Folha de S. Paulo


Sem partido?

Raquel Cunha - 31.mar.2016/Folhapress
Alunos em escola estadual na região da Barra Funda zona oeste de São Paulo
Alunos em escola estadual na região da Barra Funda zona oeste de São Paulo

Semana passada, um incidente envolvendo o vereador paulistano Fernando Holiday e o secretário municipal de educação Alexandre Schneider trouxe outra vez à tona o debate sobre a "Escola Sem Partido". A polêmica teve início quando o vereador, ligado ao MBL, divulgou um vídeo no qual anunciava uma "visita surpresa" a duas escolas municipais para "verificar" se havia nelas "doutrinação ideológica". A iniciativa provocou uma firme resposta do secretário que fez um post no Facebook considerando o gesto uma tentativa abusiva de intimidar os professores da rede. O conflito, segundo a Folha, gerou até mesmo um pedido de demissão motivado pela hesitação do prefeito João Doria em respaldar o secretário.

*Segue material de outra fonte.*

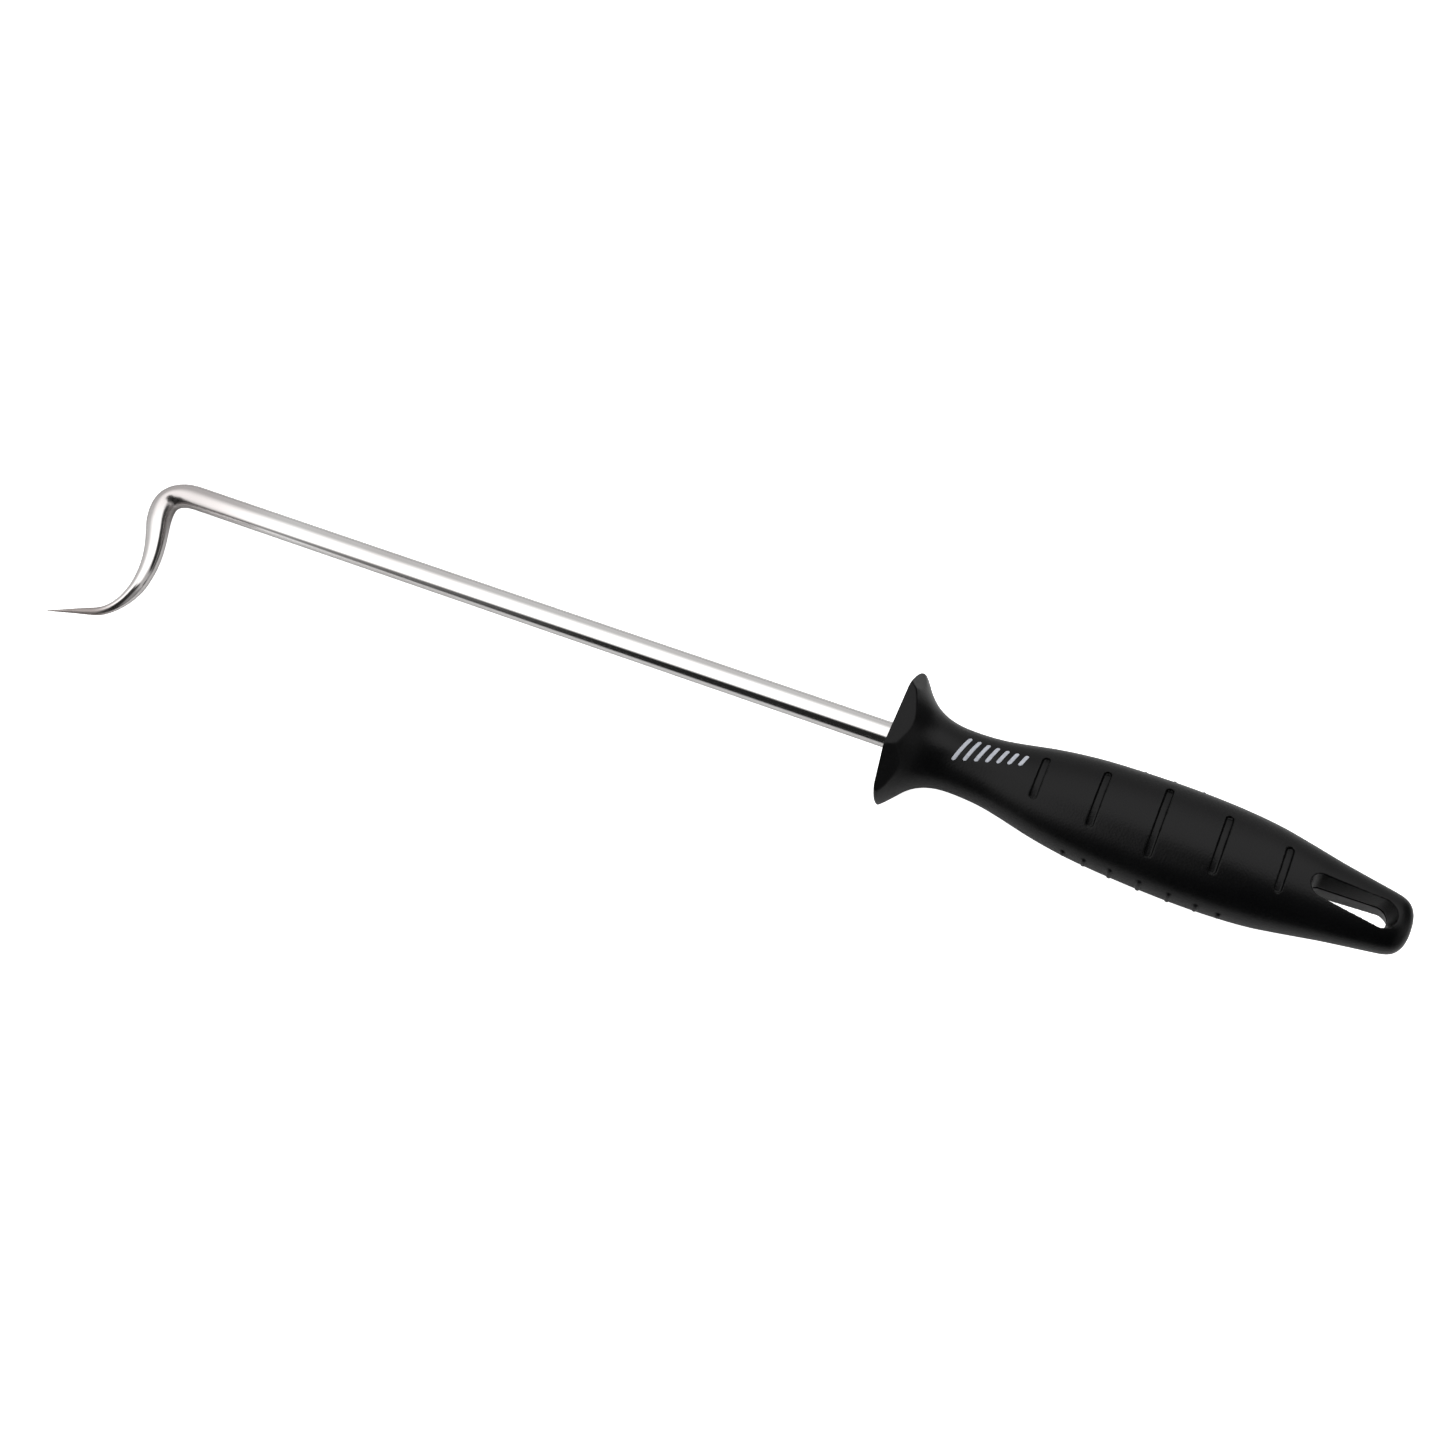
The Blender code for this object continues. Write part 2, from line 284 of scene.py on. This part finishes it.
def rib(x, half, side):
    """One short raised bar on a narrow edge."""
    half_y, half_z = half_sizes(x)
    rings = []
    steps = 14
    for k in range(-steps, steps + 1):
        z = half * math.sin(math.pi / 2 * k / steps)
        edge = half_y * (1 - (abs(z) / half_z) ** SQUARE) ** (1 / SQUARE)
        r = RIB_R * math.sqrt(max(1 - (k / steps) ** 2, 0.0)) + 0.05
        out = edge + RIB_OUT * r / RIB_R - r
        ring = []
        for i in range(20):
            t = 2 * math.pi * i / 20
            ring.append((x + r * math.cos(t), middle(x) + side * (out + r * math.sin(t)), z))
        rings.append(ring)
    return loft("rib", rings)


def cavity():
    """Room in the grip for the rod and, behind it, for the core."""
    rod_r, core_r = ROD_R + GAP, CORE_R + GAP
    front, back = CORE_X0 - GAP, CORE_X1 + GAP
    sizes = [
        (-3.0, rod_r), (front, rod_r), (front + 0.001, core_r - CHAMFER), (front + CHAMFER, core_r),
        (back - CHAMFER, core_r), (back, core_r - CHAMFER),
    ]
    return loft("cavity", [circle(x, radius, 64) for x, radius in sizes])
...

A "Escola Sem Partido" é uma campanha idealizada pelo advogado Miguel Nagib em 2004. O nome da campanha e as declarações do seu fundador sugerem que ela persegue uma finalidade nobre: impedir que professores façam proselitismo político-partidário em sala de aula. Quem poderia se opor?

Mas por trás da fachada sensata esconde-se uma série de truques que a transformam no seu oposto. A campanha parece querer coibir o uso da docência para fins de propaganda política e ideológica, mas, na verdade, se esforça em combater uma determinada corrente de pensamento, além de tentar forçar a escola a reconhecer preceitos religiosos completamente alheios ao ensino laico. É um embuste macarthista e obscurantista.

No esforço de demonstrar o problema que alega combater, o site da campanha coleciona evidências anedóticas do proselitismo de professores de esquerda que estariam utilizando a sala de aula para fazer propaganda política. Mas a campanha não parece interessada nos religiosos que têm utilizado as aulas de filosofia para fazer pregação cristã ou nos professores conservadores de história e sociologia que enaltecem em aula as virtudes do regime militar ou o progresso trazido pelo liberalismo econômico, para ficar com exemplos para os quais poderíamos facilmente reunir outras evidências anedóticas. O site da campanha diz que pode até ser que existam "professores de direita que usam a sala de aula para fazer a cabeça dos alunos", mas, se existirem, eles não são relevantes —trata-se de meros "franco-atiradores", ao contrário dos professores de esquerda que fariam um trabalho "sistemático".

Esse duplo padrão que minimiza a atuação dos professores de direita e exagera a atuação dos de esquerda deveria ser suficiente para despertar a desconfiança para o desígnio oculto da campanha que é o de conduzir uma perseguição seletiva e macarthista aos professores progressistas. Em vez daquilo que finge ser –uma defesa da "neutralidade" do ensino– seu trabalho prático é reduzir a diversidade de opiniões a que nossos estudantes são apresentados, expondo-os unicamente ao pensamento conservador. A intenção não parece ser pôr fim à pregação, mas garantir que a pregação seja de uma doutrina só.

Infelizmente, isso ainda não é tudo. Os dois projetos de lei promovidos pela campanha (na Câmara e no Senado ) também buscam limitar o ensino de ciências que contradiga valores morais e religiosos que os estudantes possam ter recebido dos pais. A proposta cercearia o ensino das principais teorias cosmológicas da física sobre a origem e a dinâmica de expansão do universo e limitaria quase todo o ensino de biologia que tem como eixo a teoria da evolução.

O proselitismo político em sala de aula é condenado por toda a comunidade docente. Embora a dimensão dos valores seja muitas vezes indissociável do aprendizado das ciências, os professores sabem que uma boa educação nunca virá da pregação doutrinária de uma teoria científica ou dos valores associados a ela, mas apenas da exposição a uma pluralidade de pontos de vista mediada por uma postura crítica que permita formar um juízo equilibrado. Não é perseguindo os professores progressistas e permitindo que a religião interfira no ensino das ciências que vamos promover esse ideal.